→ Description of the task
Using the data that follows, return exactly the lines from the one that contains "extrude(amount=1.5)" through the one that contains "record = json.load(file)", ends included.

→ Extracted information
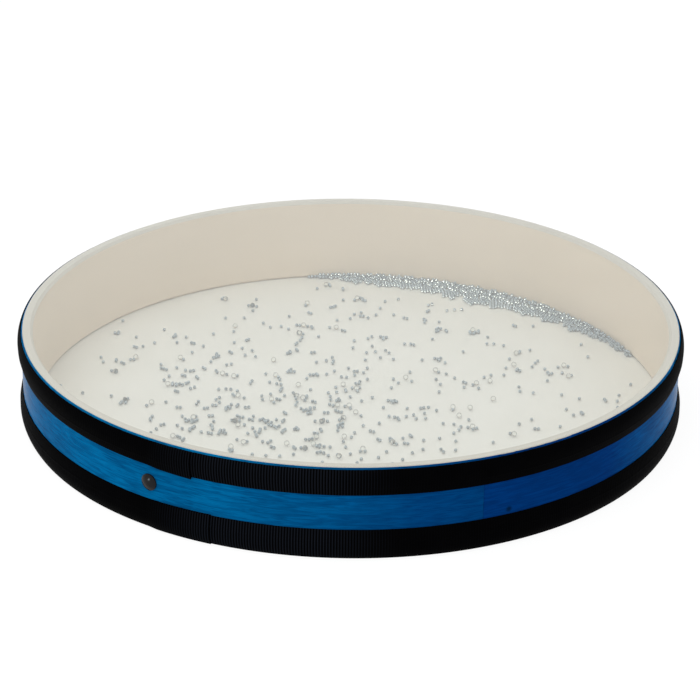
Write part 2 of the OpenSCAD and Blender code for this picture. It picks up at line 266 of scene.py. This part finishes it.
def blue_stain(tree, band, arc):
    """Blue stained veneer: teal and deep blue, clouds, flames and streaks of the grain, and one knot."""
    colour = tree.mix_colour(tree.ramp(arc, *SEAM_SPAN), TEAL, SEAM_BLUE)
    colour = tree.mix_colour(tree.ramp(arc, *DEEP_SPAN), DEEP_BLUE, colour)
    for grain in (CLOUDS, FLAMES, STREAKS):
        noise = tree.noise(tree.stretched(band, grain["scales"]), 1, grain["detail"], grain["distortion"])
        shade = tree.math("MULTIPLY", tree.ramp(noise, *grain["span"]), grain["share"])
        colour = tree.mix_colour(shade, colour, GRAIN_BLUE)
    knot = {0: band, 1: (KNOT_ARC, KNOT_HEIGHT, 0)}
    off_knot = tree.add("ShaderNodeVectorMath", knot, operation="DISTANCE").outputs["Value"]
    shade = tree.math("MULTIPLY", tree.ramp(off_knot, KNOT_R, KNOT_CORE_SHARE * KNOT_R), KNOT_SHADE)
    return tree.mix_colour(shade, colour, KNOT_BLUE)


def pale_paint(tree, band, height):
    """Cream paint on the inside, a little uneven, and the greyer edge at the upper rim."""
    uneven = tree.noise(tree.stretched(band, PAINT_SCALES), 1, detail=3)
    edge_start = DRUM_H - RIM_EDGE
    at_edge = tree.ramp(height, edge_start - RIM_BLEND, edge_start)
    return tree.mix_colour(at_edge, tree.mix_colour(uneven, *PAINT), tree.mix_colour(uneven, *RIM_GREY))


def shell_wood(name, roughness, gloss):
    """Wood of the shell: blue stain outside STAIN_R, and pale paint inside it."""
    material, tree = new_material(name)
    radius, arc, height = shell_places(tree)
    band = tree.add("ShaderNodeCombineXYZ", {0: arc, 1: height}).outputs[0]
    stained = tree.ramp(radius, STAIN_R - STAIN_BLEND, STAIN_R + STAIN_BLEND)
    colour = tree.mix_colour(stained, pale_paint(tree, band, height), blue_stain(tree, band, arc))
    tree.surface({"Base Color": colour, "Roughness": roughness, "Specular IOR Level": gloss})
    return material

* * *

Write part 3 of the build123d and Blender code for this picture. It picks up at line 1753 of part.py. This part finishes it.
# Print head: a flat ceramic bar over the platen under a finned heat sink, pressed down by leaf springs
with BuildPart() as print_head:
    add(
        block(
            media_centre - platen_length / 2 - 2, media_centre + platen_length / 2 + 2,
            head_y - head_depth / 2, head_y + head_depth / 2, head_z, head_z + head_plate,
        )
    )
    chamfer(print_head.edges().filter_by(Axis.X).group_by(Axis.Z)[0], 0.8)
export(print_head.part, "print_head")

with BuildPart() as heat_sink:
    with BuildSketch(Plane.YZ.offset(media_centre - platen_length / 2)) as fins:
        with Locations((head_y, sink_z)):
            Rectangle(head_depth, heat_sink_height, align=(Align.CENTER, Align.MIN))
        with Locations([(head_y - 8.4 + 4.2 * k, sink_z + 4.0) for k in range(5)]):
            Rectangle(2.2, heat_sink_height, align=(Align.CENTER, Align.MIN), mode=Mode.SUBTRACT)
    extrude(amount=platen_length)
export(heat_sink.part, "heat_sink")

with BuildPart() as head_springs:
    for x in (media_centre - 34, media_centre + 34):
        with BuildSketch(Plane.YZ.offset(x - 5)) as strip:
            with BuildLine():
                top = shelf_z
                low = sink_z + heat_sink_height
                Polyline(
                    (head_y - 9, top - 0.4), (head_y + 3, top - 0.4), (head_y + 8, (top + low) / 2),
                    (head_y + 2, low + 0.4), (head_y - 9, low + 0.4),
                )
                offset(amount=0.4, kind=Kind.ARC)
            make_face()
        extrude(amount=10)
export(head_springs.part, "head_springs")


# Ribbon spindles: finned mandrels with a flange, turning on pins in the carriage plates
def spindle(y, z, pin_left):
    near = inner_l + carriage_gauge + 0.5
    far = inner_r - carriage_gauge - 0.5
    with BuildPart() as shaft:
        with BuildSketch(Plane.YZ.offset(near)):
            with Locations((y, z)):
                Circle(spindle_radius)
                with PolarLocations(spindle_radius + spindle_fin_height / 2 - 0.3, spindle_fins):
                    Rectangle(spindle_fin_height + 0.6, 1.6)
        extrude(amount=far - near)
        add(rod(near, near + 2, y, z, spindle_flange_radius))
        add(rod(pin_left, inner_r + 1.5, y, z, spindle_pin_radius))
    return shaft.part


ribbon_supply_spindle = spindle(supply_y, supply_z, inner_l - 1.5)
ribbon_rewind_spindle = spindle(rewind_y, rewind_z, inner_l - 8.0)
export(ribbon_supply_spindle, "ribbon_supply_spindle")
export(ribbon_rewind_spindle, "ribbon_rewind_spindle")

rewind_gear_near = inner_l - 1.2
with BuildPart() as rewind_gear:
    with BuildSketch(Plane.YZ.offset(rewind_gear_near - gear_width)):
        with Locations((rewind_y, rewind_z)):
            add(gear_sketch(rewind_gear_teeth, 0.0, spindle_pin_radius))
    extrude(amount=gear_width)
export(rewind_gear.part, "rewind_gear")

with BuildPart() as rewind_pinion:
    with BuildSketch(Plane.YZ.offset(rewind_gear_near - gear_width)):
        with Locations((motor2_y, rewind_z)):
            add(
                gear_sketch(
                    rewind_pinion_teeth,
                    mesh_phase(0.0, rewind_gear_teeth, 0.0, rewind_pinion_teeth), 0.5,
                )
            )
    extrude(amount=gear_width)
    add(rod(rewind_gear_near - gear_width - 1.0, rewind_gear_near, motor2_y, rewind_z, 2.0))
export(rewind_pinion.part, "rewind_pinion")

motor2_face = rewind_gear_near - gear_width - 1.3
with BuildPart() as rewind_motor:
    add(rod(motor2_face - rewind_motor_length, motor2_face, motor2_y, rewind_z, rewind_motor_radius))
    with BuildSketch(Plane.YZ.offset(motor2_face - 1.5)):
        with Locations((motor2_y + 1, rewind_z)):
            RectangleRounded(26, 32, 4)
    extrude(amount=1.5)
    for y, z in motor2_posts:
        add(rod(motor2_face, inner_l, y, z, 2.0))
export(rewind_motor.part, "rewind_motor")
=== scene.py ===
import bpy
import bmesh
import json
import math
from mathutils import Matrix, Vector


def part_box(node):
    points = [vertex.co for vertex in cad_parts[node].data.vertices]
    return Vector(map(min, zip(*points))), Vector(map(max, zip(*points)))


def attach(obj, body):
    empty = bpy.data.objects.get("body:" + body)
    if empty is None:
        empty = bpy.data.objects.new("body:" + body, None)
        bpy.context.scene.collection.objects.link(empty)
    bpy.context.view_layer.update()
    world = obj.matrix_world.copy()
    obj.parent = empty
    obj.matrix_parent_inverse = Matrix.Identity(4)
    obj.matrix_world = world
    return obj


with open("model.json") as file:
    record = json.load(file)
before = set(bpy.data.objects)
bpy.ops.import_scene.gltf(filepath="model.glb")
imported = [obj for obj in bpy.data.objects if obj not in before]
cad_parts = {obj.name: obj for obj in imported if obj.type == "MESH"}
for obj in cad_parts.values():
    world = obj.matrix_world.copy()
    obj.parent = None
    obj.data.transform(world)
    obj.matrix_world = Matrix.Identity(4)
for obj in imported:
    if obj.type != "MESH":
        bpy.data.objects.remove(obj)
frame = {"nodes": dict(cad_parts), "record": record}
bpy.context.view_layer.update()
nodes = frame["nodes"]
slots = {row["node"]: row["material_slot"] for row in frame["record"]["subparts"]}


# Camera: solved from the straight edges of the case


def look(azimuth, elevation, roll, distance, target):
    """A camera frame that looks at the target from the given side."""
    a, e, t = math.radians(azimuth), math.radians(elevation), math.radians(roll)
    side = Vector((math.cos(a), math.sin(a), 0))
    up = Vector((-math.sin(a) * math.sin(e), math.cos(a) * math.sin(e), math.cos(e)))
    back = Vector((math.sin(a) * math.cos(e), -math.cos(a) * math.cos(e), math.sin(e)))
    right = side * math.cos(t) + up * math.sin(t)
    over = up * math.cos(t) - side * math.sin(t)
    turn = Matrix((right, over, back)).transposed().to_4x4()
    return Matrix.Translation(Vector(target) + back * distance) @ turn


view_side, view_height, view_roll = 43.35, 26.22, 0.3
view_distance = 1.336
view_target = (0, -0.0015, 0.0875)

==

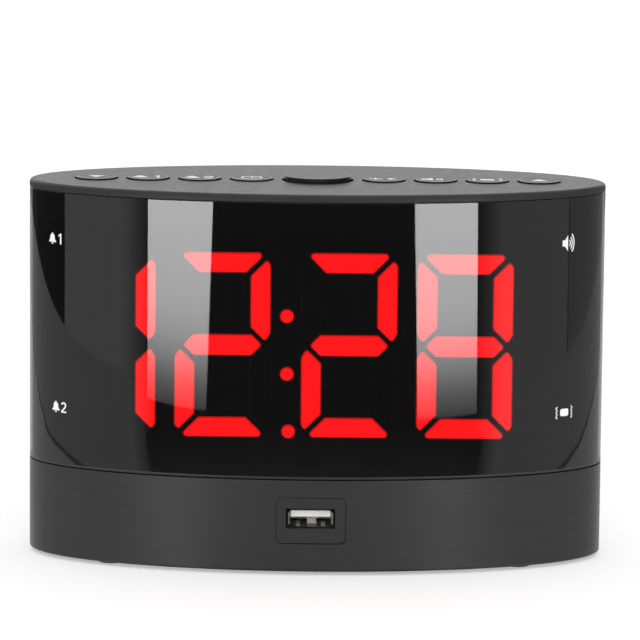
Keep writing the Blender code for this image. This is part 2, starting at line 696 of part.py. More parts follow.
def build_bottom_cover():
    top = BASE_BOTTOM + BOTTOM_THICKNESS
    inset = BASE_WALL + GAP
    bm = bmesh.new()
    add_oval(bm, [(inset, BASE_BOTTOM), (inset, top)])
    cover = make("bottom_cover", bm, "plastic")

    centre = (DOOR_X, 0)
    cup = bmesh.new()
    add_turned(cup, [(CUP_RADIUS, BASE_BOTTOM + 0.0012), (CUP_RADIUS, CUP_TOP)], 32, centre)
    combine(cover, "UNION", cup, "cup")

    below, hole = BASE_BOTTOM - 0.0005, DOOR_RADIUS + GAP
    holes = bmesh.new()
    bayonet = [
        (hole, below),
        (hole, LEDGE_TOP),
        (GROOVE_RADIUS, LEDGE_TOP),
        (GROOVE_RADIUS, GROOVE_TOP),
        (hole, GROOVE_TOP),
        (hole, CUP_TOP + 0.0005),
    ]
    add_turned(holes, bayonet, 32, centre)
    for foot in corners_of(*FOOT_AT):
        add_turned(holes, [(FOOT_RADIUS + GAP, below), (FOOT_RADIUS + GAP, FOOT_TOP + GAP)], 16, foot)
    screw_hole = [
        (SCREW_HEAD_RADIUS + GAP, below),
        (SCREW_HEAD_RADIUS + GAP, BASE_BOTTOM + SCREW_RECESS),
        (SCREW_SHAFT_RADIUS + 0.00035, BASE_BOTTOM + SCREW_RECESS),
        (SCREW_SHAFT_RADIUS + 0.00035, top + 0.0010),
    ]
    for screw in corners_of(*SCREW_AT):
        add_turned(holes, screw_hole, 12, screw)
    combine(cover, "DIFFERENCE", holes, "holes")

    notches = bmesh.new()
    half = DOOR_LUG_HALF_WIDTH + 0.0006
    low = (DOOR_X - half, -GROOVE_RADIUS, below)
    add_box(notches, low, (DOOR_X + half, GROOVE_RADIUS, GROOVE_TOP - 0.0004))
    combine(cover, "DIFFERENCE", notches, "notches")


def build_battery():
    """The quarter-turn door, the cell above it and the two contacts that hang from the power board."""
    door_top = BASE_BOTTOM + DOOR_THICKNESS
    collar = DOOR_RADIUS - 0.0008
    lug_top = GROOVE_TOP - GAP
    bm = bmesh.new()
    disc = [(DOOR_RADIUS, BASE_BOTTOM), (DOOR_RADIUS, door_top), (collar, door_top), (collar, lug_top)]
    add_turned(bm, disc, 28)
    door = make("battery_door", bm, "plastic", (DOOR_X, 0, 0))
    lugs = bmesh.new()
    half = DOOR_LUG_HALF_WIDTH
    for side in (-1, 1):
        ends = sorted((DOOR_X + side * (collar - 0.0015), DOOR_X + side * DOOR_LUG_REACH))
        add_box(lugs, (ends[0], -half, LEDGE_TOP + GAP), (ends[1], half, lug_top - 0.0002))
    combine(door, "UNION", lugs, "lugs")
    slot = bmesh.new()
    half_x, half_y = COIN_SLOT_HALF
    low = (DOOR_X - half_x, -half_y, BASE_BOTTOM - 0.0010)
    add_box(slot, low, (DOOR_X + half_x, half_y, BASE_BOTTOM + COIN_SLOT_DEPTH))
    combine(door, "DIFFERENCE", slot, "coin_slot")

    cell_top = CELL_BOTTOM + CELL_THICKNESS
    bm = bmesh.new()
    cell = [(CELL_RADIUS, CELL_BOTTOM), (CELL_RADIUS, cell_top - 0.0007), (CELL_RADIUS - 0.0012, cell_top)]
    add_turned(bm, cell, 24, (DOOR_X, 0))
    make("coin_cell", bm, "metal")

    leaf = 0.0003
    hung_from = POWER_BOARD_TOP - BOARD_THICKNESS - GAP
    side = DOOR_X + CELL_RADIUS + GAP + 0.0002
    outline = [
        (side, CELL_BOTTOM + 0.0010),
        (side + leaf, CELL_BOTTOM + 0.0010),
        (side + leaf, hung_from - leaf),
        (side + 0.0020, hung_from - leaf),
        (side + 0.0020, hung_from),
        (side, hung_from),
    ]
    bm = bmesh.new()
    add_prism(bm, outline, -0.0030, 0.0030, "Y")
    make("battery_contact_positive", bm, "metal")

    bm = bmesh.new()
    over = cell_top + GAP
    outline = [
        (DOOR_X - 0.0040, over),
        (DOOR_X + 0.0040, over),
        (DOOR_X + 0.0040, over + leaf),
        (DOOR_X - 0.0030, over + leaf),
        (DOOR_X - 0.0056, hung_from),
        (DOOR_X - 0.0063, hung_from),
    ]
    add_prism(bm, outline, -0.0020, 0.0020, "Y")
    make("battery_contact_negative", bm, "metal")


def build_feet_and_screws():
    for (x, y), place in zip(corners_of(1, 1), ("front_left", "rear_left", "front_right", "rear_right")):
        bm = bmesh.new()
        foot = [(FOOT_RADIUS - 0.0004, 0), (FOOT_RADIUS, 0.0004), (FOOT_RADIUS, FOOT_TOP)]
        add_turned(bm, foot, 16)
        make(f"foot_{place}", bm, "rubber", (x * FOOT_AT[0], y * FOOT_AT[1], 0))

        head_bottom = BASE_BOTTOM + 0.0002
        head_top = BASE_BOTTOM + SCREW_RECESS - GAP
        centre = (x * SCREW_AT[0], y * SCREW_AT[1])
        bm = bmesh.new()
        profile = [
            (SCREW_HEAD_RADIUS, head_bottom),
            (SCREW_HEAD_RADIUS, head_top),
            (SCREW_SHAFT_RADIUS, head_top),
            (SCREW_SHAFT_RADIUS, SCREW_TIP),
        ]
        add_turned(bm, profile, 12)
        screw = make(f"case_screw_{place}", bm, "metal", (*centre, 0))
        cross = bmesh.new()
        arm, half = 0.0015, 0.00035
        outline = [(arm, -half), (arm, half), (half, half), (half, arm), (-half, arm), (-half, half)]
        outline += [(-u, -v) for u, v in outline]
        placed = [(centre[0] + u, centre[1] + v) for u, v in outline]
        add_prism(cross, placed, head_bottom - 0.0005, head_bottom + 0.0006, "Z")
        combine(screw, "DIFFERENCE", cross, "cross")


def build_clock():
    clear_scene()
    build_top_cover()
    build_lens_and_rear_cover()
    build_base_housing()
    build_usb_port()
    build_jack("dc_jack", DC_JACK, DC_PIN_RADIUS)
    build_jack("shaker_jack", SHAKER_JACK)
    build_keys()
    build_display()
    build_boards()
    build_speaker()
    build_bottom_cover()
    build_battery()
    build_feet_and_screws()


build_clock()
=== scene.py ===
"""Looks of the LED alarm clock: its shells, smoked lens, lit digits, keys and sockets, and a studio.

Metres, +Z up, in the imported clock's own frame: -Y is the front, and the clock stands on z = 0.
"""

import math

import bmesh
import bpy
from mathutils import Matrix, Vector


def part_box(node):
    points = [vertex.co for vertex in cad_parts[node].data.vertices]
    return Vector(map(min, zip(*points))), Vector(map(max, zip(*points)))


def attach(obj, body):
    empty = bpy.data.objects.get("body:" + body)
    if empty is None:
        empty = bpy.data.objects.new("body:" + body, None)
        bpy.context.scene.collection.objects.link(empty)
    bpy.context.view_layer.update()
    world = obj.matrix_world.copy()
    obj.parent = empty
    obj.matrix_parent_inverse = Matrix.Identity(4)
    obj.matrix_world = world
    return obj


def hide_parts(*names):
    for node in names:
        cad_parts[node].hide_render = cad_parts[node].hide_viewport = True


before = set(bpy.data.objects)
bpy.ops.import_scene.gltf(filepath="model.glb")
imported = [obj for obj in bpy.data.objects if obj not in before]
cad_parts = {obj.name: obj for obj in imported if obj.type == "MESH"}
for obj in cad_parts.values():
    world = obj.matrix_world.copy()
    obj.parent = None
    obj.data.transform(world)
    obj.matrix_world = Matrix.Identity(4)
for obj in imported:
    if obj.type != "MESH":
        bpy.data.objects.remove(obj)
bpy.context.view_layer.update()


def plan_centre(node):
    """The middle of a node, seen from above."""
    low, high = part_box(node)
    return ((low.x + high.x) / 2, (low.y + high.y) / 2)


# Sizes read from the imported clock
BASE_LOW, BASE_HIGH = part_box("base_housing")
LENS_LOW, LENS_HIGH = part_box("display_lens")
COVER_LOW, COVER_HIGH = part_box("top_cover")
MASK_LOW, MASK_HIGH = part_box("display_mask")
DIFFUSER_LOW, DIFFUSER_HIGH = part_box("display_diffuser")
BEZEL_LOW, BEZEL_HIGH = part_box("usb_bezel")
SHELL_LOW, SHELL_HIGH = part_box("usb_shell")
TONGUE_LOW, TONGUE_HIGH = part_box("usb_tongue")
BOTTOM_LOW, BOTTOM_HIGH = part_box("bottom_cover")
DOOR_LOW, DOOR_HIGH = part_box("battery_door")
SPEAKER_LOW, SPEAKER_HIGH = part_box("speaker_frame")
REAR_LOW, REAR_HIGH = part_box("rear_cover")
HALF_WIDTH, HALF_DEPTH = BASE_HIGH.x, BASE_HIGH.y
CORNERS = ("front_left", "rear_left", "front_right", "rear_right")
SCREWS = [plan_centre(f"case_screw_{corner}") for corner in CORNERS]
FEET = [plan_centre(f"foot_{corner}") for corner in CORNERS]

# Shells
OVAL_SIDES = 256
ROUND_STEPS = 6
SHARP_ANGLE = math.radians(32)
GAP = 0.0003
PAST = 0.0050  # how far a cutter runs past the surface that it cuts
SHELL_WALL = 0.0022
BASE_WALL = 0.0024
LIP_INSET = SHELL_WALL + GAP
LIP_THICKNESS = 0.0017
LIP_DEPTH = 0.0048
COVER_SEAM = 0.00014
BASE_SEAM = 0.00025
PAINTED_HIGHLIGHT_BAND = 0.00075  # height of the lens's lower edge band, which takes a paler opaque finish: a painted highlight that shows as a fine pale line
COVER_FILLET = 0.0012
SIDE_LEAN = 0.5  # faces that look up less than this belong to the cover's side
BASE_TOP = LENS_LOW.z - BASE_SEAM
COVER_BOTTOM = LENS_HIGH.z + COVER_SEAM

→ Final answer
    extrude(amount=1.5)
    for y, z in motor2_posts:
        add(rod(motor2_face, inner_l, y, z, 2.0))
export(rewind_motor.part, "rewind_motor")
=== scene.py ===
import bpy
import bmesh
import json
import math
from mathutils import Matrix, Vector


def part_box(node):
    points = [vertex.co for vertex in cad_parts[node].data.vertices]
    return Vector(map(min, zip(*points))), Vector(map(max, zip(*points)))


def attach(obj, body):
    empty = bpy.data.objects.get("body:" + body)
    if empty is None:
        empty = bpy.data.objects.new("body:" + body, None)
        bpy.context.scene.collection.objects.link(empty)
    bpy.context.view_layer.update()
    world = obj.matrix_world.copy()
    obj.parent = empty
    obj.matrix_parent_inverse = Matrix.Identity(4)
    obj.matrix_world = world
    return obj


with open("model.json") as file:
    record = json.load(file)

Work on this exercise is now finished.